Alas, I have jumped ahead of my story. We had been cruising up through the islands and turned into a fiord where we stopped. All of us then climbed into our foul weather clothes and rubber boots plus camera. The crew hoisted the Zodiacs into the water and we loaded up for a special tour to a glacier. We ran around the corner and into a small fiord when suddenly we came across a mass of floating ice chunks. Onward we went through the pack. We could see large rivers flowing down the steep rock sides in torrents dripping from the glaciers above. We pulled into sight of one of the glaciers with spikes of ice and deep blue color between then, a beauty you must wonder at. On the other side nested on the rocks were Cormoran birds. Our weather was good but as we returned to our ship it started to rain.

Now we headed further into the small fiord with our big ship to view yet another glacier. Slowly we turned around and headed out, onward towards Punta Arenas. The blue sky was patched with many small clouts with shades of grey, shifting and moving with the low sunlight playing with them. Off the starboard side we could see so clearly a large ice field, a classic view. Far in front of our ship were a row of mountain peaks that must have had a special place at this moment for several of them glistened in the sun creating a very bright yellow and orange spot. Our ship turned and now headed NW as we sat down to dinner.
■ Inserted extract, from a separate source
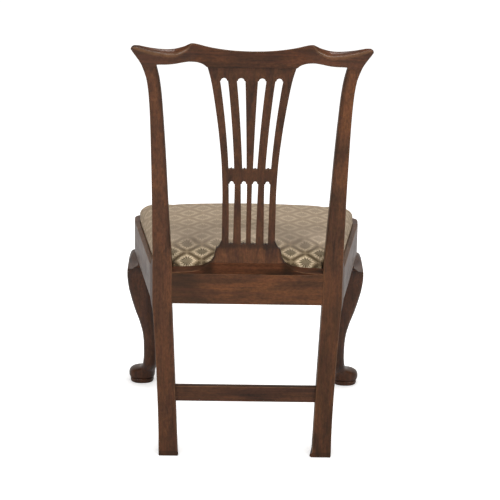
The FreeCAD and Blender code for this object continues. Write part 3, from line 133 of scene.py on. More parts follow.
@dataclass
class Section:
    """Closed section of a piece: its points and the wear and painted light of each.

    A value of 1 is pale, from wear and on the crest's ridge from a painted highlight; 0 is
    untouched; and -1 is dark, mostly with painted shade in corners and joints.
    """

    points: list[Pair] = field(default_factory=list)
    wear_and_painted_light: list[float] = field(default_factory=list)

    def add(self, point: Pair, wear_and_painted_light: float = 0.0) -> None:
        """Add one point."""
        self.points.append(point)
        self.wear_and_painted_light.append(wear_and_painted_light)

    def bend(self, start: Pair, corner: Pair, end: Pair, steps: int, wear_and_painted_light: float) -> None:
        """Add a rounded corner.

        Args:
            start: Where the rounding starts.
            corner: Corner that it cuts.
            end: Where it ends.
            steps: Number of flats in the rounding.
            wear_and_painted_light: How pale its middle is, from wear and painted highlight, or
                below 0 how dark.
        """
        for i in range(steps + 1):
            t = i / steps
            self.add(round_over(start, corner, end, t), wear_and_painted_light * math.sin(math.pi * t))

    @classmethod
    def rounded(cls, corners: Sequence[Pair], radii: Sequence[float], steps: int = 4) -> "Section":
        """Section from corners, each rounded by its radius.

        Args:
            corners: Corners in order round the section.
            radii: Distance from each corner at which its rounding starts.
            steps: Number of flats in each rounding.

        Returns:
            The section.
        """
        made = cls()
        for i, (corner, radius) in enumerate(zip(corners, radii)):
            ends = []
            for other in (corners[i - 1], corners[(i + 1) % len(corners)]):
                length = math.dist(corner, other)
                cut = min(radius, length * 0.49) / length
                ends.append((between(corner[0], other[0], cut), between(corner[1], other[1], cut)))
            made.bend(ends[0], corner, ends[1], steps, min(1.0, 1.6 / max(radius, 0.4)))
        return made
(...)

Wednesday, 23rd January 2008 – Via Australis

Up and packed we did while some went ashore to visit more penguins. In the morning light as we take breakfast dour ship heads to Punta Arenas where we will disembark completing yet another voyage in our adventure.

This evening we went to a very find restaurant La Marmita – a recommended place to go where the food is very good and presentation beautiful. We cannot believe the beautiful warm day with no wind here, surely it will get colder. Now to catch up and prepare for our travels to Buenos Aires.